PHOTOGRAPHIE DE Yane MAINARD, Pixabay

Depuis que l’idée de protéger les océans a émergé sur la scène internationale au lendemain de la Seconde Guerre mondiale, la création d’aires marines protégées (ou AMP) est devenue l’outil privilégié pour traduire cet impératif en actes. Le concept pâtit pourtant de l’absence de définition stricte au niveau onusien, ce qui laisse toute latitude aux États pour choisir la nature des contraintes qu’ils s’imposent – ou non – à eux-mêmes, quitte à multiplier les parcs de papier. Joachim Claudet, écologue et directeur de recherche au CNRS, au Centre de recherches insulaires et observatoire de l’environnement (Criobe) a ainsi conduit une étude sur les AMP en Méditerranée dont les conclusions sont accablantes : si ces aires couvrent 6,01% du bassin méditerranéen, seule 0,23% de sa surface bénéficie d’une réelle protection, 95% des zones en AMP n’étant pas plus réglementées que les eaux extérieures.

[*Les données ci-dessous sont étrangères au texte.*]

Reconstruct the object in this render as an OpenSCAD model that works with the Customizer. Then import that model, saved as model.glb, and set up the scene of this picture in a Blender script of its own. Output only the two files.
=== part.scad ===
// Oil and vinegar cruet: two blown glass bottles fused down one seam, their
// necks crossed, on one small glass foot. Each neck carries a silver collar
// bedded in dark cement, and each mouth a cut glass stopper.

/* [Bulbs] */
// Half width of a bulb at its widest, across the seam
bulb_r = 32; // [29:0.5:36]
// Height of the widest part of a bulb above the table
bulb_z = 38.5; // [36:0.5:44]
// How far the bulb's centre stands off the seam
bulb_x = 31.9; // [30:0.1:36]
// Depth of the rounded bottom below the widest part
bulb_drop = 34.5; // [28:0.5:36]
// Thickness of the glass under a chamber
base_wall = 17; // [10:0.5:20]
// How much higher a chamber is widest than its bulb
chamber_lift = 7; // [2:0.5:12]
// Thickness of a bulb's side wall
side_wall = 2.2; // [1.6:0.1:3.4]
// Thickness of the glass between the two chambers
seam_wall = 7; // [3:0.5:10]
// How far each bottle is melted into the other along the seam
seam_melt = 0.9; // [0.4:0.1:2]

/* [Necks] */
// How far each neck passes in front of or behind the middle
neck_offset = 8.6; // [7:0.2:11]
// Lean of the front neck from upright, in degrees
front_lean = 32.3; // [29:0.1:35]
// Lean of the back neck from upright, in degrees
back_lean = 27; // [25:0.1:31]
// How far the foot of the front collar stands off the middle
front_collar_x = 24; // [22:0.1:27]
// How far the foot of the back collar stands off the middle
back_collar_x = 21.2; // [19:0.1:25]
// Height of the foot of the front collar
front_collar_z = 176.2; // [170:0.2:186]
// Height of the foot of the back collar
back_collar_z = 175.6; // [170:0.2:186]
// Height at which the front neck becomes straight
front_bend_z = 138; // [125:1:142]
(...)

Avec un domaine maritime d’environ 10,7 millions de km2 - le deuxième après les États-Unis -, la France est concernée au premier chef par l’avenir des océans. Elle crée des AMP de plus en plus vastes depuis une décennie. Mais le pays n’échappe pas à l’écueil d’une préservation de façade à certains endroits, souligne le chercheur. Un abîme sépare l’activisme affiché d’une réelle protection de notre espace maritime. Entretien.

 

Quelle politique mène la France en matière de préservation des océans ?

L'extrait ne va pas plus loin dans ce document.